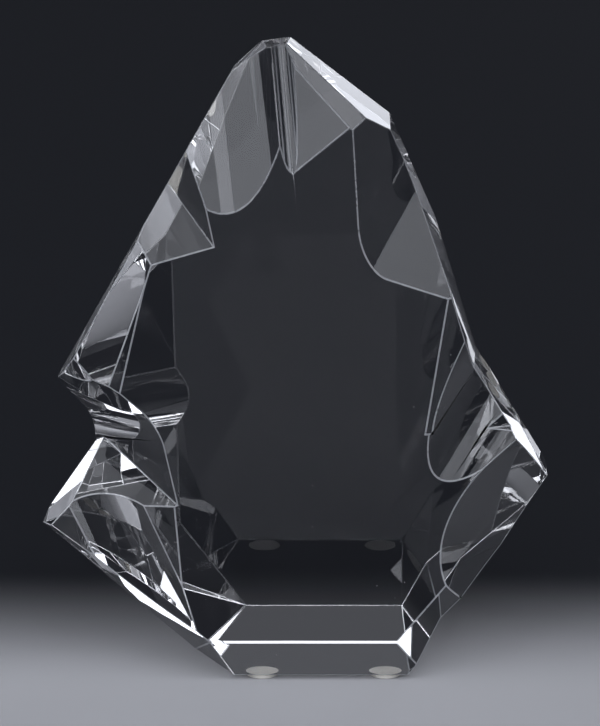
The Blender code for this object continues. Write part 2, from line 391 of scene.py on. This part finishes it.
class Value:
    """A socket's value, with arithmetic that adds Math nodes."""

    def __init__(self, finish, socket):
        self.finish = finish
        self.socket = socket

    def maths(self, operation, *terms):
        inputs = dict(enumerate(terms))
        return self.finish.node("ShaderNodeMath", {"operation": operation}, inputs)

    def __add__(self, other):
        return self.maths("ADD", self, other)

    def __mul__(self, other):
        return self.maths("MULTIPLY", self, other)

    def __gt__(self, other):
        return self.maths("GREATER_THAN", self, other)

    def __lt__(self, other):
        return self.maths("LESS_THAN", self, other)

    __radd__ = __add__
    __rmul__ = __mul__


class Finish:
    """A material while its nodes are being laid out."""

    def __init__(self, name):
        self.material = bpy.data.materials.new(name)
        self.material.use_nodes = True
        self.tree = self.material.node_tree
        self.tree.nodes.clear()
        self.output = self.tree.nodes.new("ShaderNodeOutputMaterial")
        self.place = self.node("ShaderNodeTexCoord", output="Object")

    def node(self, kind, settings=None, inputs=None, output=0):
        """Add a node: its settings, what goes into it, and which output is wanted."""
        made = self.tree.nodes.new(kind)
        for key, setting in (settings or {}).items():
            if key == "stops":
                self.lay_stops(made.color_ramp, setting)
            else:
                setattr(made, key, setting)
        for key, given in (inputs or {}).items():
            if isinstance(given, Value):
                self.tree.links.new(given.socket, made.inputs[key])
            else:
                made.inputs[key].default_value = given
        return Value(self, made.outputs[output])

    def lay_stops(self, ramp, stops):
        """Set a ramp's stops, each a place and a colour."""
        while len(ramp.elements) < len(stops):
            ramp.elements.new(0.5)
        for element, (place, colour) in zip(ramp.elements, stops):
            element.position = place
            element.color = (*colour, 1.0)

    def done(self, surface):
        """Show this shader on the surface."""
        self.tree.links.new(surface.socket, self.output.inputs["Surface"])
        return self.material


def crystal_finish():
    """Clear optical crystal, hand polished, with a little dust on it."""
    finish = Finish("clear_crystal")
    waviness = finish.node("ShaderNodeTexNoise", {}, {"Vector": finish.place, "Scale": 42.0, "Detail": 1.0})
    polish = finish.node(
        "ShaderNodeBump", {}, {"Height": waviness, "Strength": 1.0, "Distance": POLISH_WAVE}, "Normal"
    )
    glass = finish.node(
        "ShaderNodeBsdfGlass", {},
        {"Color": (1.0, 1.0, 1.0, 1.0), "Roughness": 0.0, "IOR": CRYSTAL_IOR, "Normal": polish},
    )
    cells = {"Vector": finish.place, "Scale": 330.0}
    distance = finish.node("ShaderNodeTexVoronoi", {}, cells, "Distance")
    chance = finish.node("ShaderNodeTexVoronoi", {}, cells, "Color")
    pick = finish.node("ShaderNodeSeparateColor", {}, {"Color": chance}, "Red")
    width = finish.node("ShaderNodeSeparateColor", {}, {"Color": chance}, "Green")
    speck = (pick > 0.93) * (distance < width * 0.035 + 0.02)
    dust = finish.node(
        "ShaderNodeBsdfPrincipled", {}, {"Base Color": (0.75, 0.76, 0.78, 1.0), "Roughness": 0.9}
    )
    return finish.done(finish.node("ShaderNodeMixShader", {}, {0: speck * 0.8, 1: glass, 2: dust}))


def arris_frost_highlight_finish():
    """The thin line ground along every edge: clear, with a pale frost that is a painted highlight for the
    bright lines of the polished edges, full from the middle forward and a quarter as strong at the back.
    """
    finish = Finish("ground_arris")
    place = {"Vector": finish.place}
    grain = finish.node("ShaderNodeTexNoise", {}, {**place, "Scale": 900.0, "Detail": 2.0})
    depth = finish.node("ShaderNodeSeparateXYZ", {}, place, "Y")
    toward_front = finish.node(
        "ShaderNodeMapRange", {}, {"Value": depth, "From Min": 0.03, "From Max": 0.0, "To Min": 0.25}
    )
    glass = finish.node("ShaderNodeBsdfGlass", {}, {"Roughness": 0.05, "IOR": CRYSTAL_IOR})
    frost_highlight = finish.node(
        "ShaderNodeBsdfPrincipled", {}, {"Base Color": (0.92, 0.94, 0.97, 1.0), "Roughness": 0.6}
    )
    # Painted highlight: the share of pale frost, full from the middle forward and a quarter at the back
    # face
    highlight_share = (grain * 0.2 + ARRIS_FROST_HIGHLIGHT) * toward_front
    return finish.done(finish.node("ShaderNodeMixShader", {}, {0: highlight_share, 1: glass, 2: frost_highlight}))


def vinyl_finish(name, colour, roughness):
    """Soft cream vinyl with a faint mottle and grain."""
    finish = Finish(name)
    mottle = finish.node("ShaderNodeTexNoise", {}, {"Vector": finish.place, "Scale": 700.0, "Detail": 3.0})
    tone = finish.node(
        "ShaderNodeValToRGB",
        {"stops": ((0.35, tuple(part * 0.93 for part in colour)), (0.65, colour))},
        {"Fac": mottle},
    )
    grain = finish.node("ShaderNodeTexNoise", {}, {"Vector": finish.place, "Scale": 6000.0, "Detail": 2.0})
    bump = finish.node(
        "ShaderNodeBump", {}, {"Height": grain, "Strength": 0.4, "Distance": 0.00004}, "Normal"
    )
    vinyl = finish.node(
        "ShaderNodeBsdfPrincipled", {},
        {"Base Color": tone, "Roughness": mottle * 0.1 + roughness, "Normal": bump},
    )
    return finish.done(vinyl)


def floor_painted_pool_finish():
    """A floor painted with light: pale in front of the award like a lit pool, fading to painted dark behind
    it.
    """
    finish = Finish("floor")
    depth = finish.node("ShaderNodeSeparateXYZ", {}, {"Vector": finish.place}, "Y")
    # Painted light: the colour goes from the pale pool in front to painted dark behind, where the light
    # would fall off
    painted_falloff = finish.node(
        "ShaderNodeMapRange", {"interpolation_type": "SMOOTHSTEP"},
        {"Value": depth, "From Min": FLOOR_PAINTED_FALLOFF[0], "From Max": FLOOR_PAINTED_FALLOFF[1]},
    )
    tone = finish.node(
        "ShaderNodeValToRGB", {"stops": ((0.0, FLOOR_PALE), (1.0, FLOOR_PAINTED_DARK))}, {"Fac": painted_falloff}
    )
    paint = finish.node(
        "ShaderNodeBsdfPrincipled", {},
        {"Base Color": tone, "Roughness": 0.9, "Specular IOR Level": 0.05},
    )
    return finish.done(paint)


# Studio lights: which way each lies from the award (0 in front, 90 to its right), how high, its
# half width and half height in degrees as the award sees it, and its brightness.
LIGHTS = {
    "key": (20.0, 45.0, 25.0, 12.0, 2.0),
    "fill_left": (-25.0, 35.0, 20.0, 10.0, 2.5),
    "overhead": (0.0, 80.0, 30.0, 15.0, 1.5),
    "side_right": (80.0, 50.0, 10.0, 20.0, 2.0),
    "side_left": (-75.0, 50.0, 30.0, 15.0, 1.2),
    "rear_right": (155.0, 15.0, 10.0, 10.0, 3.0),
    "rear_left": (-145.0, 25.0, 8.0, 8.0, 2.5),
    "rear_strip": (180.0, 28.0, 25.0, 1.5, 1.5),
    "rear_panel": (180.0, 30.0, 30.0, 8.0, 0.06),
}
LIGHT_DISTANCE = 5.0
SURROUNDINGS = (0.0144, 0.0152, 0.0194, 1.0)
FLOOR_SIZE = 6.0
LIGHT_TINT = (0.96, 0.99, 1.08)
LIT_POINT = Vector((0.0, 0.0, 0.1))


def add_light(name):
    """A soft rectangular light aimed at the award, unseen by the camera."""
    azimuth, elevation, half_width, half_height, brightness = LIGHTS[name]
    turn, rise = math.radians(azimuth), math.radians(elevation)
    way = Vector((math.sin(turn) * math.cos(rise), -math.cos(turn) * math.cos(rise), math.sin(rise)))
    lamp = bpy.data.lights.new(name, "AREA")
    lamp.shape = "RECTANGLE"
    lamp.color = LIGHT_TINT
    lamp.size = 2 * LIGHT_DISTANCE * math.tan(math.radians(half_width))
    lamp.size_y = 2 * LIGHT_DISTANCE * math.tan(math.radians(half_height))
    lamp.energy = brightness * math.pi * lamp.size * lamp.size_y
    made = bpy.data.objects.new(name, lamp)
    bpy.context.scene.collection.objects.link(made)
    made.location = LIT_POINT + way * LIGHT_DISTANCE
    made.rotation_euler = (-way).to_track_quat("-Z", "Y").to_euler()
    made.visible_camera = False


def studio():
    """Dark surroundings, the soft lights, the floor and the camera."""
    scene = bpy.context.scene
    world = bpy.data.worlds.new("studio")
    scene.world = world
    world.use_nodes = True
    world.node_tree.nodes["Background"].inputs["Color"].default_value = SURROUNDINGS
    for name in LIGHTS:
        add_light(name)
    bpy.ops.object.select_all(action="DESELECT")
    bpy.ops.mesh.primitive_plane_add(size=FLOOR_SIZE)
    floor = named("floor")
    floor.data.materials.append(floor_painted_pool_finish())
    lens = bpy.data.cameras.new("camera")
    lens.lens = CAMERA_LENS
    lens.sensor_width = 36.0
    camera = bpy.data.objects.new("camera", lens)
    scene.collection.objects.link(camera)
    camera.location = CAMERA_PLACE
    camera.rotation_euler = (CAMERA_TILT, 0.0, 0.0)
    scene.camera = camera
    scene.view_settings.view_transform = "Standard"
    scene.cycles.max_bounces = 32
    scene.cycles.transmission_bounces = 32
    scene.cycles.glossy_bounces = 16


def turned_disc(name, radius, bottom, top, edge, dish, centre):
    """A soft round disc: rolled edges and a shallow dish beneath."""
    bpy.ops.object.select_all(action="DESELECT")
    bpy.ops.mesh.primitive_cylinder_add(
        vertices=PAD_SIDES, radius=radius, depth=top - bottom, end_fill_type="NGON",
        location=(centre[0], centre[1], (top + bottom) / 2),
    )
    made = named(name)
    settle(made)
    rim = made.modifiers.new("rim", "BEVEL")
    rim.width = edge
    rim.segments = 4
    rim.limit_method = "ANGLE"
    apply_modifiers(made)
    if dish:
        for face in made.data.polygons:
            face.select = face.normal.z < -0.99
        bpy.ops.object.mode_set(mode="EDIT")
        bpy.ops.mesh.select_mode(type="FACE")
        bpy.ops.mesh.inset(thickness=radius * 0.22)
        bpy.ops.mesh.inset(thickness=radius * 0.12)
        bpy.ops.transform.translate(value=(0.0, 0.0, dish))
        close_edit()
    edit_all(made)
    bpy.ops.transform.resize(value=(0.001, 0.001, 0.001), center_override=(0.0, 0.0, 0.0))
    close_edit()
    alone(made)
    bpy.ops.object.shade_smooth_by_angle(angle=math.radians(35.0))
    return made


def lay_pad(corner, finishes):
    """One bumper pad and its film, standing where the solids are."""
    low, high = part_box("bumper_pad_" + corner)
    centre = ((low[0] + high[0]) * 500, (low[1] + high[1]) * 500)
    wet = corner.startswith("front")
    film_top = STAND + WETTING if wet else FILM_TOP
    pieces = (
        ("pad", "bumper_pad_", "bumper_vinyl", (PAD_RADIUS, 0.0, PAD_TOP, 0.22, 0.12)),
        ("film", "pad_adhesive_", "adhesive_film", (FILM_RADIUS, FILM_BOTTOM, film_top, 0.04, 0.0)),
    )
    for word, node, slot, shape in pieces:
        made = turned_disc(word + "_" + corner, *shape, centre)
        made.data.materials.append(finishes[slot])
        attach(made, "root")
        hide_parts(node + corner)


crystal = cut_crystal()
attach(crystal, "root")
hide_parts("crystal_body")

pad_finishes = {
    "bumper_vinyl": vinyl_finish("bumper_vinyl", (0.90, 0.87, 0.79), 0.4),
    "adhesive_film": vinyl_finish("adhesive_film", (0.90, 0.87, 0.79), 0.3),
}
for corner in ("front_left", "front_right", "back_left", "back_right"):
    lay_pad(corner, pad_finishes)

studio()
··········
**Stated task**
Repeat, exactly and only, the lines from the beginning of the material through the line that contains "material while its".

**Solved problem**
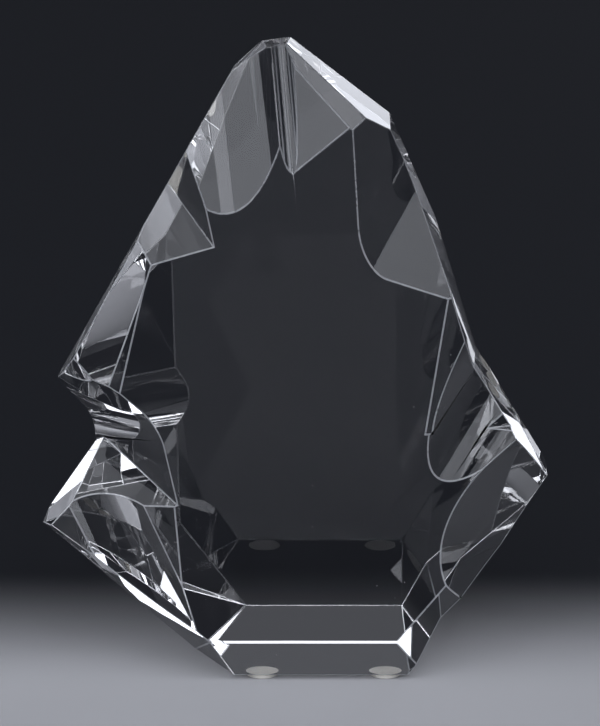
The Blender code for this object continues. Write part 2, from line 391 of scene.py on. This part finishes it.
class Value:
    """A socket's value, with arithmetic that adds Math nodes."""

    def __init__(self, finish, socket):
        self.finish = finish
        self.socket = socket

    def maths(self, operation, *terms):
        inputs = dict(enumerate(terms))
        return self.finish.node("ShaderNodeMath", {"operation": operation}, inputs)

    def __add__(self, other):
        return self.maths("ADD", self, other)

    def __mul__(self, other):
        return self.maths("MULTIPLY", self, other)

    def __gt__(self, other):
        return self.maths("GREATER_THAN", self, other)

    def __lt__(self, other):
        return self.maths("LESS_THAN", self, other)

    __radd__ = __add__
    __rmul__ = __mul__


class Finish:
    """A material while its nodes are being laid out."""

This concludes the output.